Spinach Salad With Sun-dried Tomato Vinaigrette

  • 1 bag of baby spinach leaves (wash again, no matter what the bag says!)
  • 1/2 red bell pepper, sliced
  • 1 avocado, sliced
  • 2 oz. soft goat cheese, crumbled
  • cherry tomatoes, sliced in half
  • 1/2 teaspoon Dijon mustard
  • 1 clove garlic
  • 1 tablespoon fresh basil leaves (I use the flowers from my plants too)
  • 1/2 teaspoon fresh oregano
  • 1/2 teaspoon fresh thyme
  • 1 tablespoon rice wine vinegar
  • splash of balsamic vinegar
  • salt and pepper
  • 2 tablespoons sun-dried tomatoes packed in oil, plus as much of the oil as you can get out of the jar
  • olive oil

  1. Place the mustard, garlic, herbs and vinegars in your food processor, and process to combine. You want the garlic to be very finely minced and the herbs well broken-down as well.
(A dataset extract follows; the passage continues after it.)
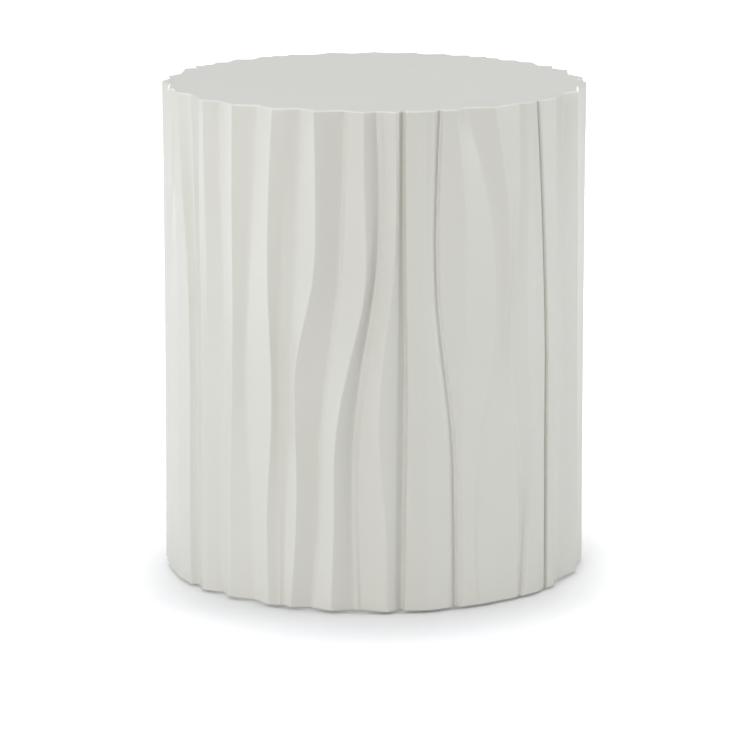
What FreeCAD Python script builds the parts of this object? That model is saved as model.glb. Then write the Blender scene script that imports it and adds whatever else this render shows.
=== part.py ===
import FreeCAD, Part
import math
import os

import Sketcher
from FreeCAD import Vector

# Outdoor drum side table: a hollow cast-composite drum with a flat top. Its wall carries long,
# wandering hanging folds, deeper than they are wide in places, that break the rim into scallops.
# The drum is open underneath. A plywood ring stiffens the foot and carries four levelling glides.
# Origin: centre of the floor under the table. +Z is up and -Y is the front that the photo shows.

doc = FreeCAD.newDocument("outdoor_side_table")

# Driving sizes, in millimetres

SIZES = (
    ("drum_diameter", 450.0, "drum across the crests of its folds"),
    ("overall_height", 522.0, "floor to top face, glides screwed in"),
    ("foot_gap", 3.0, "drum's foot above the floor, glides screwed in"),
    ("fold_depth", 15.0, "crest circle to the deepest groove"),
    ("wall_thickness", 7.0, "least wall behind the deepest groove"),
    ("rim_break", 2.0, "eased edge round the top"),
    ("ledge_width", 3.0, "ledge that the top panel rests on"),
    ("top_thickness", 12.0, "top panel"),
    ("rib_depth", 20.0, "ribs moulded under the top panel"),
    ("rib_width", 10.0, "ribs moulded under the top panel"),
    ("rib_inset", 12.0, "rib's outer end in from the bore"),
    ("hub_diameter", 70.0, "boss where the ribs meet"),
    ("bond_gap", 0.3, "adhesive line between bonded pieces"),
    ("ring_thickness", 18.0, "plywood foot ring"),
    ("ring_width", 53.4, "foot ring from its opening to its edge"),
    ("block_width", 60.0, "fixing block along the wall"),
    ("block_depth", 28.0, "fixing block out from the wall"),
    ("block_height", 42.0, "fixing block"),
    ("screw_inset", 15.0, "coach screw in from the bore"),
    ("screw_diameter", 6.0, "coach screw"),
    ("screw_length", 50.0, "coach screw under its head"),
    ("screw_head_width", 10.0, "coach screw's hexagon across flats"),
    ("screw_head_height", 4.0, "coach screw's hexagon"),
    ("hole_clearance", 0.25, "round a screw or stud in the ring, each side"),
    ("stud_diameter", 8.0, "glide's threaded stud"),
    ("stud_length", 32.0, "stud above its hexagon"),
    ("hexagon_width", 13.0, "stud's hexagon and captive nut across flats"),
    ("hexagon_height", 5.0, "stud's hexagon"),
    ("spigot_diameter", 10.0, "stud's foot that turns in the pad"),
    ("pad_width", 30.0, "glide pad across its grip flats"),
    ("pad_height", 6.0, "glide pad"),
    ("pad_floor", 1.8, "pad under the stud's foot"),
    ("pad_bevel", 1.2, "pad's lower edge"),
    ("pad_play", 0.3, "stud in its pad, each way"),
    ("stop_gap", 0.3, "stud's hexagon to captive nut when screwed in"),
    ("nut_height", 6.5, "captive nut"),
    ("nut_fit", 0.1, "round the captive nut in its pocket"),
    ("running_clearance", 0.05, "stud in captive nut, each side"),
    ("cut_overrun", 5.0, "how far a cutting tool runs past a face"),
)

sheet = doc.addObject("Spreadsheet::Sheet", "Sizes")
for row, (alias, millimetres, meaning) in enumerate(SIZES, start=1):
    sheet.set(f"A{row}", alias)
    sheet.set(f"B{row}", str(millimetres))
    sheet.set(f"C{row}", meaning)
    sheet.setAlias(f"B{row}", alias)
doc.recompute()


def size(formula):
    """Value in millimetres of a formula in the sheet's names."""
    return float(sheet.evalExpression(formula))


# Places that more than one piece needs, as formulas in the sheet's names

CREST_RADIUS = "Sizes.drum_diameter / 2"
BORE_RADIUS = "(Sizes.drum_diameter / 2 - Sizes.fold_depth - Sizes.wall_thickness)"
PANEL_SEAT = "(Sizes.overall_height - Sizes.top_thickness)"
RING_RADIUS = f"({BORE_RADIUS} - Sizes.bond_gap)"
HEXAGON_FOOT = "(Sizes.pad_height + Sizes.pad_play)"
RING_FOOT = f"({HEXAGON_FOOT} + Sizes.hexagon_height + Sizes.stop_gap)"
RING_TOP = f"({RING_FOOT} + Sizes.ring_thickness)"
RING_OPENING = f"({RING_RADIUS} - Sizes.ring_width)"
GLIDE_CIRCLE = f"({RING_RADIUS} - Sizes.ring_width / 2)"
SCREW_CIRCLE = f"({BORE_RADIUS} - Sizes.screw_inset)"

GLIDE_ANGLES = {"front_right": -45.0, "rear_right": 45.0, "rear_left": 135.0, "front_left": 225.0}
BLOCK_ANGLES = {"front": -90.0, "right": 0.0, "rear": 90.0, "left": 180.0}
FULL_TURN = 360.0
RIB_COUNT = 6
HEXAGON_SIDES = 6
PAD_SIDES = 12


# Carved folds of the drum wall
#
# Each fold line is a crest or a groove that runs from foot to rim. Its first numbers are its depth
# shares at the foot, the middle and the rim: 0 on the crest circle, 1 in the deepest groove. The
# rest are the angles at which it is seen at the heights below, in degrees to the right of the
# front. They are read on a circle a little inside the crests, so that a groove, which lies deeper,
# stands at a greater true angle than it is seen at. Near the drum's edges the two become one.

HEIGHT_SHARES = (0.0, 0.2, 0.35, 0.5, 0.65, 0.8, 1.0)
MIDDLE_SHARE = 0.5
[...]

Season with salt and pepper.
  2. Add the oil from the tomato jar to the food processor. If you need to, supplement with olive oil. Buzz to combine again.
  3. Assemble your salad and dress, or toss well before serving.

To make it a meal, you can add black olives and leftover cooked chicken (come to think of it, grilled shrimp might be good on this too!) Serve with crusty bread and a white or rose wine.